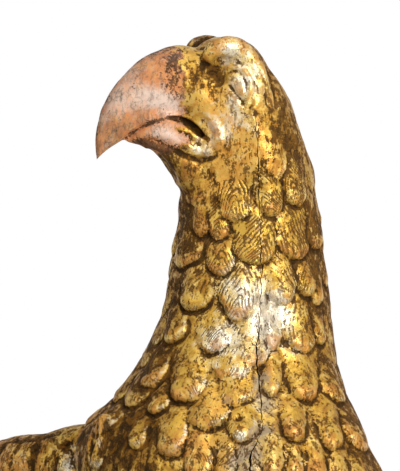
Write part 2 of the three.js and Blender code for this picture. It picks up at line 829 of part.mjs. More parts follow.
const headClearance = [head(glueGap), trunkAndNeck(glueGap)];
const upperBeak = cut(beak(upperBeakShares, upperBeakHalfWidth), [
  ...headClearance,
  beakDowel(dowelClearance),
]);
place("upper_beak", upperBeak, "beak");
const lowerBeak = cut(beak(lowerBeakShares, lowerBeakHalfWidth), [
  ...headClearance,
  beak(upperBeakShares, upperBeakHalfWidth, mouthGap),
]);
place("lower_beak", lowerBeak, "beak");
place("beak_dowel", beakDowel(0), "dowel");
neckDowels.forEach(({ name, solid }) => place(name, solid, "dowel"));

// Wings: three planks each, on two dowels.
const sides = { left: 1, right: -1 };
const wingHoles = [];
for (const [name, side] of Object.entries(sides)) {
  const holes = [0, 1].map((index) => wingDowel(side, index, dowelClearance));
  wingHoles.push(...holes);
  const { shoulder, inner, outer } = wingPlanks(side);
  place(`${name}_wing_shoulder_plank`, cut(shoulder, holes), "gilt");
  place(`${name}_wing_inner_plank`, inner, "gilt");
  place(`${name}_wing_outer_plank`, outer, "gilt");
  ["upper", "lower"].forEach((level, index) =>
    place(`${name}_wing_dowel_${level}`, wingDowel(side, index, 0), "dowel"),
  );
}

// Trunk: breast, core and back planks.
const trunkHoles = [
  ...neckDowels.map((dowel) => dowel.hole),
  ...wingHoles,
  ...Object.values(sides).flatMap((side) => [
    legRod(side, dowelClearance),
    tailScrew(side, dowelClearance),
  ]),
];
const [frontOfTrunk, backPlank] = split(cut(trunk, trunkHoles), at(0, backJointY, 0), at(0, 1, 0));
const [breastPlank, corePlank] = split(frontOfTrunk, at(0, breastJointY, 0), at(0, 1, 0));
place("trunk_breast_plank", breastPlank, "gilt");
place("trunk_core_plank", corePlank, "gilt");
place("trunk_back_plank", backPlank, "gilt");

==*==

Task goal - Write out the listing once more, matching it exactly.

Task result -
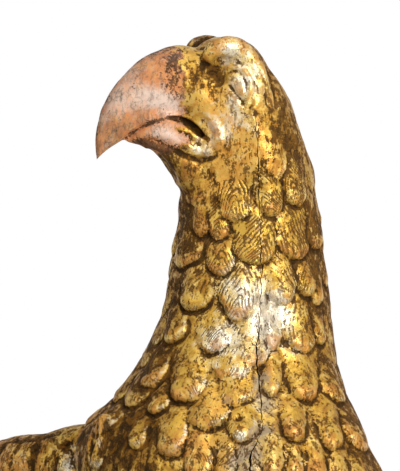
Write part 2 of the three.js and Blender code for this picture. It picks up at line 829 of part.mjs. More parts follow.
const headClearance = [head(glueGap), trunkAndNeck(glueGap)];
const upperBeak = cut(beak(upperBeakShares, upperBeakHalfWidth), [
  ...headClearance,
  beakDowel(dowelClearance),
]);
place("upper_beak", upperBeak, "beak");
const lowerBeak = cut(beak(lowerBeakShares, lowerBeakHalfWidth), [
  ...headClearance,
  beak(upperBeakShares, upperBeakHalfWidth, mouthGap),
]);
place("lower_beak", lowerBeak, "beak");
place("beak_dowel", beakDowel(0), "dowel");
neckDowels.forEach(({ name, solid }) => place(name, solid, "dowel"));

// Wings: three planks each, on two dowels.
const sides = { left: 1, right: -1 };
const wingHoles = [];
for (const [name, side] of Object.entries(sides)) {
  const holes = [0, 1].map((index) => wingDowel(side, index, dowelClearance));
  wingHoles.push(...holes);
  const { shoulder, inner, outer } = wingPlanks(side);
  place(`${name}_wing_shoulder_plank`, cut(shoulder, holes), "gilt");
  place(`${name}_wing_inner_plank`, inner, "gilt");
  place(`${name}_wing_outer_plank`, outer, "gilt");
  ["upper", "lower"].forEach((level, index) =>
    place(`${name}_wing_dowel_${level}`, wingDowel(side, index, 0), "dowel"),
  );
}

// Trunk: breast, core and back planks.
const trunkHoles = [
  ...neckDowels.map((dowel) => dowel.hole),
  ...wingHoles,
  ...Object.values(sides).flatMap((side) => [
    legRod(side, dowelClearance),
    tailScrew(side, dowelClearance),
  ]),
];
const [frontOfTrunk, backPlank] = split(cut(trunk, trunkHoles), at(0, backJointY, 0), at(0, 1, 0));
const [breastPlank, corePlank] = split(frontOfTrunk, at(0, breastJointY, 0), at(0, 1, 0));
place("trunk_breast_plank", breastPlank, "gilt");
place("trunk_core_plank", corePlank, "gilt");
place("trunk_back_plank", backPlank, "gilt");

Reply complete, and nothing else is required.